QUEEN STREET 4.32AM
This dawn was, I imagine, how most people think of daybreak. The sky was a swirled mess of blues and greys, with the clouds pink and fluffy like the pom-poms on a show poodle. Birds sweetly sang in trees beyond my eyes and geese on the nearby Irwell barked distant warnings. The streets were almost free of traffic, whilst in the apartments behind me, some lights still glowed, although no moving silhouette gave away any life within the building.
Despite the grandiose dawn unfolding around me, I felt hemmed in by buildings that grew monumentally upwards, redefining the old watchtowers such as Manchester Cathedral and the CIS tower. There was little colour beyond that which nature provided, except for the old brick wall of the Queen Street car park, which glowed under the street lamps like a frayed satin ribbon against the monotone new developments ranked densely behind.

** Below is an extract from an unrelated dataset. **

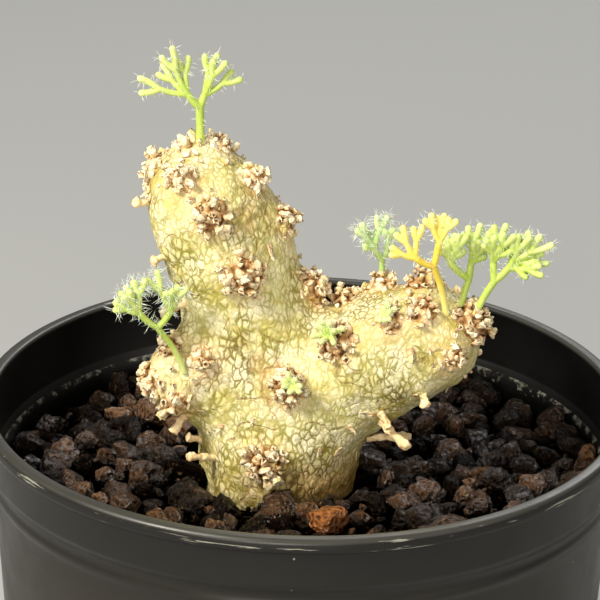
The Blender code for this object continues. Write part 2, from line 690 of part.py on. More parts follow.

I felt oddly anxious standing in the car park. I was surrounded by people, like I was on a football pitch beneath stacked stands, and yet it seemed that no-one would be aware of me in that open space, and I felt vulnerable to advancing footsteps or silent bikes ready to take away my camera. There was no rational reason to feel unsafe here, anymore than anywhere else I’d photographed. And yet I did. The huge constructions rising around me looked alien, unreachable, detached from earth. Some of them seemed as close together as the dwellings of Lisbon barrios, where a person could more easily look into the front room of their neighbour than see distant sky and hills.
The only person I actually saw was a man watching me from one of the top floors of the Abito building. He leant against the door frame, staring, slowly smoking his cigarette. When he’d finished he flicked the butt into the air, and it spiralled down to the car park below like the trail from a spent flare.